Леонид Андреев так же, как знаньевцы, был за широкую демократичность, против самодержавия, он поддерживает студенческие волнения и чаще всего разделяет их революционные намерения, но активное участие в этих событиях ограничивается благотворительными акциями. Квартира его подвергалась обыску, а в начале 1905 года здесь собрались большевики и провели нелегальное заседание. Жандармы знали об этом, арестовали Л. Андреева, однако Андреев был уже известным писателем, появились статьи в газетах, письма влиятельным лицам, и через месяц Андреев был выпущен из тюрьмы. Но пребывание в тюрьме он не раз подчеркнёт в своих письмах, воспоминаниях.

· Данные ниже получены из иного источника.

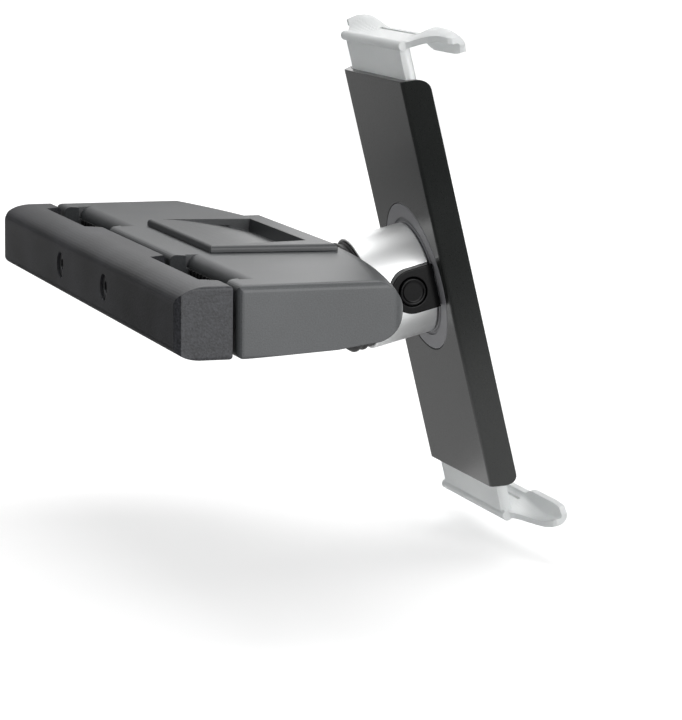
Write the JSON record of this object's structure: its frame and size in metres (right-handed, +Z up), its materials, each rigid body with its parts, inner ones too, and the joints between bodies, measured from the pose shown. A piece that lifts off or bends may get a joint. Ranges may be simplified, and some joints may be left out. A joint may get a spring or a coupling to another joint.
{
  "type": "headrest tablet mount",
  "caption": "Clamp for car headrest posts with a tilting arm and a turning holder whose geared claws grip a tablet by its long edges.",
  "frame": {"origin": "midway between the two headrest posts, in the plane of their axes, at half the height of the clamp", "axes": "+X from the headrest towards the passenger behind it, +Y along the clamp, +Z up along the posts"},
  "size_m": [0.1641, 0.243, 0.1781],
  "materials": {
    "bar_plastic": "fine moulded grain",
    "body_plastic": "fine satin grain",
    "catch_plastic": "fine satin grain",
    "channel_plastic": "smooth satin",
    "black_nylon": "moulded",
    "gloss_black": "polished",
    "coupler_plastic": "satin",
    "frosted_plastic": "frosted, translucent",
    "gear_acetal": "moulded",
    "pad_rubber": "ribbed",
    "sleeve_aluminium": "satin anodised",
    "dark_steel": "black oxide",
    "plated_steel": "zinc plated",
    "spring_steel": "drawn wire",
    "washer_brass": "turned"
  },
  "bodies": {
    "clamp_body": {"body_housing": "body_plastic", "body_pad_near": "pad_rubber", "body_pad_far": "pad_rubber", "clamp_nut_near": "plated_steel", "clamp_nut_far": "plated_steel", "base_plate": "bar_plastic", "base_screws": "plated_steel", "catch_spring_near": "spring_steel", "catch_spring_far": "spring_steel", "hinge_pin": "plated_steel", "hinge_nut": "plated_steel", "friction_washer_near": "washer_brass", "friction_washer_far": "washer_brass"},
    "outer_jaw": {"jaw_bar": "bar_plastic", "jaw_pad_near": "pad_rubber", "jaw_pad_far": "pad_rubber"},
    "screw_near": {"clamp_screw_near": "dark_steel"},
    "screw_far": {"clamp_screw_far": "dark_steel"},
    "catch": {"pull_catch": "catch_plastic"},
    "arm": {"hinge_knuckle": "black_nylon", "arm_core": "black_nylon", "arm_sleeve": "sleeve_aluminium", "button_housing": "gloss_black", "latch_spring": "spring_steel"},
    "button": {"release_button": "gloss_black"},
    "latch": {"latch_plate": "plated_steel"},
    "holder": {"coupler_disc": "coupler_plastic", "holder_channel": "channel_plastic", "front_cover": "bar_plastic", "cover_screws": "plated_steel"},
    "pinion": {"claw_pinion": "gear_acetal"},
    "claw_up": {"upper_claw": "frosted_plastic"},
    "claw_down": {"lower_claw": "frosted_plastic"}
  },
  "joints": [
    {"name": "screw_near_turn", "type": "hinge", "parent": "outer_jaw", "child": "screw_near", "pos_m": [-0.018, -0.031, 0], "axis": [-1, 0, 0], "range_deg": [-480, 3640]},
    {"name": "jaw_slide", "type": "slide", "parent": "clamp_body", "child": "outer_jaw", "axis": [-1, 0, 0], "range_m": [-0.001, 0.008]},
    {"name": "screw_far_turn", "type": "hinge", "parent": "outer_jaw", "child": "screw_far", "pos_m": [-0.018, 0.031, 0], "axis": [-1, 0, 0], "range_deg": [-480, 3640]},
    {"name": "catch_slide", "type": "slide", "parent": "clamp_body", "child": "catch", "axis": [1, 0, 0], "range_m": [0, 0.004], "stiffness_N_per_m": 400, "springref_m": -0.002, "deforming": ["catch_spring_near", "catch_spring_far"]},
    {"name": "arm_tilt", "type": "hinge", "parent": "clamp_body", "child": "arm", "pos_m": [0.0631, 0, -0.0146], "axis": [0, -1, 0], "range_deg": [-20, 12]},
    {"name": "button_press", "type": "slide", "parent": "arm", "child": "button", "axis": [0, 1, 0], "range_m": [0, 0.002], "stiffness_N_per_m": 300, "springref_m": -0.002, "deforming": ["latch_spring"]},
    {"name": "latch_slide", "type": "slide", "parent": "arm", "child": "latch", "axis": [0, 1, 0], "range_m": [0, 0.002]},
    {"name": "holder_turn", "type": "hinge", "parent": "arm", "child": "holder", "pos_m": [0.1054, 0, -0.00405], "axis": [0.9703, 0, 0.2419], "continuous": true},
    {"name": "upper_claw_slide", "type": "slide", "parent": "holder", "child": "claw_up", "axis": [-0.2419, 0, 0.9703], "range_m": [-0.01, 0.014]},
    {"name": "lower_claw_slide", "type": "slide", "parent": "holder", "child": "claw_down", "axis": [0.2419, 0, -0.9703], "range_m": [-0.01, 0.014]},
    {"name": "pinion_turn", "type": "hinge", "parent": "holder", "child": "pinion", "pos_m": [0.11064, 0, -0.00275], "axis": [0.9703, 0, 0.2419], "range_deg": [-64.5, 90]}
  ],
  "couplings": [
    {"joint": "screw_near_turn", "follows": "jaw_slide", "rad_per_m": 7854},
    {"joint": "screw_far_turn", "follows": "jaw_slide", "rad_per_m": 7854},
    {"joint": "latch_slide", "follows": "button_press", "ratio": 1},
    {"joint": "lower_claw_slide", "follows": "upper_claw_slide", "ratio": 1},
    {"joint": "pinion_turn", "follows": "upper_claw_slide", "rad_per_m": 111.11}
  ]
}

Евгений Замятин вспоминает, как в начале 1906 года в Гельсингфорсе проходила Красная гвардия, собирались митинги, разнеслось объявление, что на очередном митинге будет выступать какой-то член Государственной думы и Леонид Андреев, автор повестей «Мысль», «Жизнь Василия Фивейского» и других популярных произведений. Интерес к митингу сразу вырос… Девицы, особенно партийные, обожали Леонида Андреева, одной из них, влюблённой в него, он перед выходом на сцену отдал свой зонтик: «И вот над головами – бледное, взволнованное лицо, букет кроваво-красных роз. И в тишине – редкие, раздельные слова: – Падают, как капли, секунды. И с каждой секундой – голова в короне все ближе к плахе. Через день, через три дня, через неделю – капнет последняя и, громыхая, покатится по ступеням последняя корона и за ней – голова…
Дальше – не помню. Помню одно: тогда это казалось очень значительным, и заражало…» (
Дальше и глубже в познание политических страстей Л. Андреев не шёл, оставаясь внимательным и чутким наблюдателем, но не более того, хотя его по-прежнему «очень трогает, очень волнует, очень радует героическая, великолепная борьба за русскую свободу» (
С тревогой наблюдал М. Горький перемены в душевном состоянии Леонида Андреева, его уход от революционных мыслей и поглощение его семейной жизнью. Порой Андреев крепко выпивал, мог сделать то, о чём потом сожалел, мог признаться в любви, оскорбить, а потом раскаиваться. Горький был беспощаден к таким проступкам.
Андреев радуется, что «проскочила» через цензуру его повесть «Жизнь Василия Фивейского», посвящённая Фёдору Шаляпину, спрашивает о судьбе пьесы «Евреи» Евгения Чирикова, которая очень нравится Горькому, огорчается, когда узнаёт, что пьесу цензура запретила. Жизнь вся так и проходила: напишет рассказ, напечатают, критика то похвалит, то поругает, а после этого начинаются радости или тревоги, он обо всём извещает М. Горького, который как редактор то хвалит написанное, то ругает, высказывая свои пожелания. Л. Андреев так описывает своё мировоззренческое состояние: «Кстати: когда меня спрашивают теперь, позитивист я или идеалист, у меня делаются колики в желудке и заворот кишок. И когда я слышу: позитивист, идеалист, мне хочется выть, ныть, царапаться в дверь, просить в долг, драться, стонать» (Там же. С. 212).